═══ SUPPLIED RECORDS ═══

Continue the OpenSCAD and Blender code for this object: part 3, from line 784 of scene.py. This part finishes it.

═══
═══ SUPPLIED RECORDS ═══

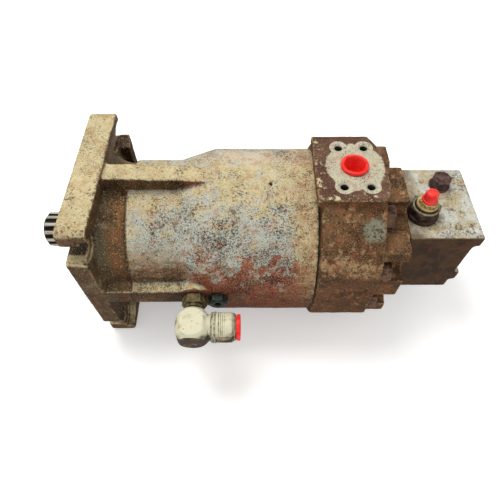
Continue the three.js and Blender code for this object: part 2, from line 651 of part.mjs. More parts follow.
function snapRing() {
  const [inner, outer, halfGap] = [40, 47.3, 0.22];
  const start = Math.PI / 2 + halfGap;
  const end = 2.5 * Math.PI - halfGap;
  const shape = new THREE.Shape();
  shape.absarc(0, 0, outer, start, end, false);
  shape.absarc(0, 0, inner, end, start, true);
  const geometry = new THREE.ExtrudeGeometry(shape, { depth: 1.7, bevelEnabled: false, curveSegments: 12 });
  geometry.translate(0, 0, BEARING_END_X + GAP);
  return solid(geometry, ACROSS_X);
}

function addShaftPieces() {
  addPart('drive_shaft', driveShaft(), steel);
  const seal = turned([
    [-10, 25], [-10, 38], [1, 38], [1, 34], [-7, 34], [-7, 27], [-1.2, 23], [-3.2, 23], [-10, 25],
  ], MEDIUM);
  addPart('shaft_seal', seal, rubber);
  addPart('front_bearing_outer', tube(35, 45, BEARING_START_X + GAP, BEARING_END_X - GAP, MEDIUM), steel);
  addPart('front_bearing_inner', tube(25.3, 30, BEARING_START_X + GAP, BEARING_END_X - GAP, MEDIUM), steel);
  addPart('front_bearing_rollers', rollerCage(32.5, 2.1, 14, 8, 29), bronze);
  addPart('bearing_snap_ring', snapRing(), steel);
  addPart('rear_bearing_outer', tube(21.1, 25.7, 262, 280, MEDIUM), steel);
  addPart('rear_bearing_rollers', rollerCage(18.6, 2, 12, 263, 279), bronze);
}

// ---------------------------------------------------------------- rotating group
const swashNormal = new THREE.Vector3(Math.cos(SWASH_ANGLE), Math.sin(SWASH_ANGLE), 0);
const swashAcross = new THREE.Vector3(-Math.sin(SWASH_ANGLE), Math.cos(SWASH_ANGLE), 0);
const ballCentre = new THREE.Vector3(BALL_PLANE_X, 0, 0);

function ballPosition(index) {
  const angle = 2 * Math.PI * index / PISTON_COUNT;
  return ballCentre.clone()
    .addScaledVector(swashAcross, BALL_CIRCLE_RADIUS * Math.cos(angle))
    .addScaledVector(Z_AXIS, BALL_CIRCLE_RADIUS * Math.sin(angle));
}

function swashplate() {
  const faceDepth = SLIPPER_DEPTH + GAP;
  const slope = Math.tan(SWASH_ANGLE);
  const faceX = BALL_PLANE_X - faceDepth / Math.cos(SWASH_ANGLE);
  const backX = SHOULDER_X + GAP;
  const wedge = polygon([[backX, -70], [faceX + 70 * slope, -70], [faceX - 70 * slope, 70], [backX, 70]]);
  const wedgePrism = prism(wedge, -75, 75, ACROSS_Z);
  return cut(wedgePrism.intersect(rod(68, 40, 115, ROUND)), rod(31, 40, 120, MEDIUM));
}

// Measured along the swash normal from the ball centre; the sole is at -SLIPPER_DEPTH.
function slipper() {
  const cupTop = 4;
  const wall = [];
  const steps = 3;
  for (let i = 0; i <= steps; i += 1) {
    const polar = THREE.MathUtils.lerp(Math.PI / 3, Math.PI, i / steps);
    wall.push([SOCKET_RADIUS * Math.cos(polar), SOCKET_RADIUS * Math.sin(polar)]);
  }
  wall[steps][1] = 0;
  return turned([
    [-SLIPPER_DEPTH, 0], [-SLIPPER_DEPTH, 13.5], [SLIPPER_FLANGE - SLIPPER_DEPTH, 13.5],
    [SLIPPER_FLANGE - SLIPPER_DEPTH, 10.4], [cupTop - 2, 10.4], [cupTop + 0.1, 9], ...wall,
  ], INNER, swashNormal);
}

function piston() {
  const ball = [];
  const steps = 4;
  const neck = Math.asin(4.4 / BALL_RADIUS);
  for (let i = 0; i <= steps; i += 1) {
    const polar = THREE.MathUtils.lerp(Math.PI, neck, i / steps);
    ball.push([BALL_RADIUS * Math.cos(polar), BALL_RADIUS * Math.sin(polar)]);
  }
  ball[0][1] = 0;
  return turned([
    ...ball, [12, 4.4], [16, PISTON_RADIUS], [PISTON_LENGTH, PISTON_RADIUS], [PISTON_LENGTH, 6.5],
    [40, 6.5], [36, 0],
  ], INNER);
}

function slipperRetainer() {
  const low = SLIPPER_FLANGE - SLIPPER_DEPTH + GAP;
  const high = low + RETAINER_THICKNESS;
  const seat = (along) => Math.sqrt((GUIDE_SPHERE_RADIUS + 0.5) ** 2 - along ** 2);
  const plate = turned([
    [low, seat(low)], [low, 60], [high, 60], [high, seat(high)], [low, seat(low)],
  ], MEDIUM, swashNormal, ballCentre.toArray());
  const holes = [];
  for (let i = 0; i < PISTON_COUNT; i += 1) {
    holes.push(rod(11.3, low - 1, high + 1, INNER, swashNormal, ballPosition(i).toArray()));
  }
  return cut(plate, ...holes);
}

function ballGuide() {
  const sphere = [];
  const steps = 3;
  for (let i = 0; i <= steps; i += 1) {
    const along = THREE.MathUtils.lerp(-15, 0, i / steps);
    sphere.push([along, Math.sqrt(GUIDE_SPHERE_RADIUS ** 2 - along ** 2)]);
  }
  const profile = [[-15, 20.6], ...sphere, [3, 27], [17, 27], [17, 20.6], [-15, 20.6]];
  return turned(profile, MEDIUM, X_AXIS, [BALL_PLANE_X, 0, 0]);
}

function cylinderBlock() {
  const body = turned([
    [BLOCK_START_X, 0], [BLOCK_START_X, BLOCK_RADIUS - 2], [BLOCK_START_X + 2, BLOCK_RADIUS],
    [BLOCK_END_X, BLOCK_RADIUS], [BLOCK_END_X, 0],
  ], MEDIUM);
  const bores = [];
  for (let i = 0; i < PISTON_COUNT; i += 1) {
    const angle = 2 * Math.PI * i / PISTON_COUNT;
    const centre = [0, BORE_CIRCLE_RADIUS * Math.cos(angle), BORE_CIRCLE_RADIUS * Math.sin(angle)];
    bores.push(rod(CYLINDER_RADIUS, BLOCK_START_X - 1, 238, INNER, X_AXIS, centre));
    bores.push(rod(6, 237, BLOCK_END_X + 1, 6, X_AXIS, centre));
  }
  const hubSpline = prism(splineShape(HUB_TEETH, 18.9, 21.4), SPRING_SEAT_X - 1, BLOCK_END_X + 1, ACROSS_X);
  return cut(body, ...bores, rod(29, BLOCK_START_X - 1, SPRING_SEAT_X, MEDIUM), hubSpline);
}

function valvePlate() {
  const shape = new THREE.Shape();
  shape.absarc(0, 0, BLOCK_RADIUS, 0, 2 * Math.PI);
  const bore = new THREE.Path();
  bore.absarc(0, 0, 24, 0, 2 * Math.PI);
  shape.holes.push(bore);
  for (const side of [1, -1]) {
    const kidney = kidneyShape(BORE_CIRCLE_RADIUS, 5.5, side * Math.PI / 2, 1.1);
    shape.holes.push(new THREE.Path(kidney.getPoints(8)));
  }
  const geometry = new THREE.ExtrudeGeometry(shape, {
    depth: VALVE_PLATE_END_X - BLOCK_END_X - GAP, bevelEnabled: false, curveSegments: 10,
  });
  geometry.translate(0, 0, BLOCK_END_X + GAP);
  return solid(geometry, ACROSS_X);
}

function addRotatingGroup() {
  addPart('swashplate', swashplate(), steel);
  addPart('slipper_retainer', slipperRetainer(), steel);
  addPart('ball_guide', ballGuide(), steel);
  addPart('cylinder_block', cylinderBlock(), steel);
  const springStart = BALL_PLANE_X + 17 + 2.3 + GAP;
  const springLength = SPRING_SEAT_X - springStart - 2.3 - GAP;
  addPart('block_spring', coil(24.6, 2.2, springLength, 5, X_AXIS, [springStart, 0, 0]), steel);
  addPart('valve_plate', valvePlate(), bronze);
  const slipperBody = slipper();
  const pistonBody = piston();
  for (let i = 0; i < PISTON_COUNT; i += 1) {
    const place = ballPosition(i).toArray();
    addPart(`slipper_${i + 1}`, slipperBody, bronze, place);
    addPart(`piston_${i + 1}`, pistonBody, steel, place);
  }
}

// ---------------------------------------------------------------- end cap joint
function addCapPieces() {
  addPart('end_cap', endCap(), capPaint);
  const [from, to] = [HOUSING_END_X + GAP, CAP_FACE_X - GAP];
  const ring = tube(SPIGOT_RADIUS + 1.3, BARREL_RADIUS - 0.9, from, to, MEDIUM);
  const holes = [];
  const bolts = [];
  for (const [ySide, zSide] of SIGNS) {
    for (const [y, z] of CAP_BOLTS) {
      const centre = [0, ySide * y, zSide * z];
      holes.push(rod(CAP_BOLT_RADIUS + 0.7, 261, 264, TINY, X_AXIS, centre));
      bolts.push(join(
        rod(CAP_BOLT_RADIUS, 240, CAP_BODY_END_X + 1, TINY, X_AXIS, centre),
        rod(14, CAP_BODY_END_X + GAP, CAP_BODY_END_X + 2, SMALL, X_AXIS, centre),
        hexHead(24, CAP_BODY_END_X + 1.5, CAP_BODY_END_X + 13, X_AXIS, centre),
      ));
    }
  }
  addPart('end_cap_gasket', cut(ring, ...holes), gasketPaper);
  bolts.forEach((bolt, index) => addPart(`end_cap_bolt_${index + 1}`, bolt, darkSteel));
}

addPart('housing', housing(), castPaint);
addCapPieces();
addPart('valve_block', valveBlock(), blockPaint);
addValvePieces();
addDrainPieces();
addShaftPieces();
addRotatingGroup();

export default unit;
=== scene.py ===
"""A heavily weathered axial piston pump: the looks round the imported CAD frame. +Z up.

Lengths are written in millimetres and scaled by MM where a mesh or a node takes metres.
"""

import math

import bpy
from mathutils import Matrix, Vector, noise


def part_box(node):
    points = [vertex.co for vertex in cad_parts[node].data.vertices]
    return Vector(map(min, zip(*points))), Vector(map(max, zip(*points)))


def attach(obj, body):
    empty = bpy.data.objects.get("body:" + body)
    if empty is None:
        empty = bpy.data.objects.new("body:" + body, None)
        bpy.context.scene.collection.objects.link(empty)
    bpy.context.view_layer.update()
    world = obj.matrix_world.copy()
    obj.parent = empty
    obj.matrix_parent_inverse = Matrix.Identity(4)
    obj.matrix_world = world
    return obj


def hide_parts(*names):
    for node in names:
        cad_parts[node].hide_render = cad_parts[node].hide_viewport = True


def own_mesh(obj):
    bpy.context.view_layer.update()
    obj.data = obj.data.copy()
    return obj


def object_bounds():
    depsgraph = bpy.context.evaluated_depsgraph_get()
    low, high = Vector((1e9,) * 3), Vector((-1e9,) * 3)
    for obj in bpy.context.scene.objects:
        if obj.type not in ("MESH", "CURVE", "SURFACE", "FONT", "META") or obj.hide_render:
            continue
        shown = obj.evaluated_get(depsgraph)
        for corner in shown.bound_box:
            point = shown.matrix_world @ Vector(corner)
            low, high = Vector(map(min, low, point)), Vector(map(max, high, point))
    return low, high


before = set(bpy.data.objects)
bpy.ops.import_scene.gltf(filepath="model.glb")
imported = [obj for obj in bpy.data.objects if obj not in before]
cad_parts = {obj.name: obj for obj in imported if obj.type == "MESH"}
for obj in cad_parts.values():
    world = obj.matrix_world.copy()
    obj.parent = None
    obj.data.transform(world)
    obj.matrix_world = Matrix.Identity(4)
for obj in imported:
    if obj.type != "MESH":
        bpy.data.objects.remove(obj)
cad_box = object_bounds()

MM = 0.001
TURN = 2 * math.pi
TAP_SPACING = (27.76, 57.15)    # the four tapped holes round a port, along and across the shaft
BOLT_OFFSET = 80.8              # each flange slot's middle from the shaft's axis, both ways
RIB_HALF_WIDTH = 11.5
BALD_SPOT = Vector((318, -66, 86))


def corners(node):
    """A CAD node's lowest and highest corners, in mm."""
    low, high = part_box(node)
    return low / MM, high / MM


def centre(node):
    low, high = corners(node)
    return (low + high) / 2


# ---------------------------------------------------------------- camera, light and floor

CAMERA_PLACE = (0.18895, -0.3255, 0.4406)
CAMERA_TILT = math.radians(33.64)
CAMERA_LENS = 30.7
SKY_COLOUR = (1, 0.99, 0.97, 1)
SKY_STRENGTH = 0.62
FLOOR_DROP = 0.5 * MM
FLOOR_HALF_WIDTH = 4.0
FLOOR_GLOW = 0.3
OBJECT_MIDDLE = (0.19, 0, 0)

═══
═══ SUPPLIED RECORDS ═══

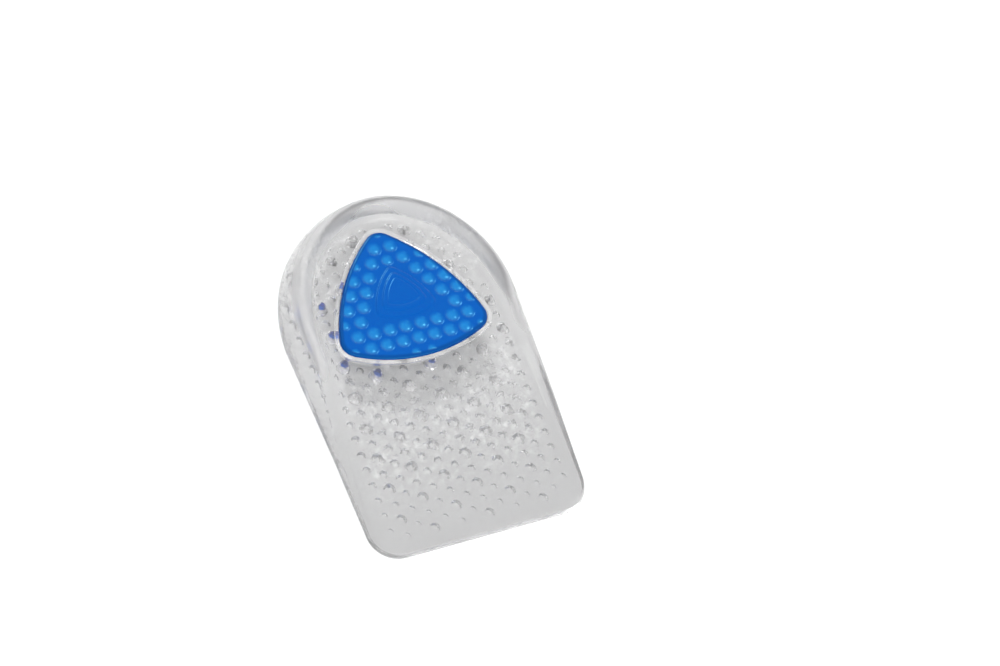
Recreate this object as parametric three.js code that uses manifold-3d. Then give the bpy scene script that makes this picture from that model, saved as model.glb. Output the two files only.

═══

INSTRUCTION: Give again, word for word, the lines starting at the line that has "addPart('housing', housing(), castPaint);" and ending at the line that has "zip(*points))), Vector(map(max, zip(*points)))", with both of those lines included and nothing else.

RESULT:
addPart('housing', housing(), castPaint);
addCapPieces();
addPart('valve_block', valveBlock(), blockPaint);
addValvePieces();
addDrainPieces();
addShaftPieces();
addRotatingGroup();

export default unit;
=== scene.py ===
"""A heavily weathered axial piston pump: the looks round the imported CAD frame. +Z up.

Lengths are written in millimetres and scaled by MM where a mesh or a node takes metres.
"""

import math

import bpy
from mathutils import Matrix, Vector, noise


def part_box(node):
    points = [vertex.co for vertex in cad_parts[node].data.vertices]
    return Vector(map(min, zip(*points))), Vector(map(max, zip(*points)))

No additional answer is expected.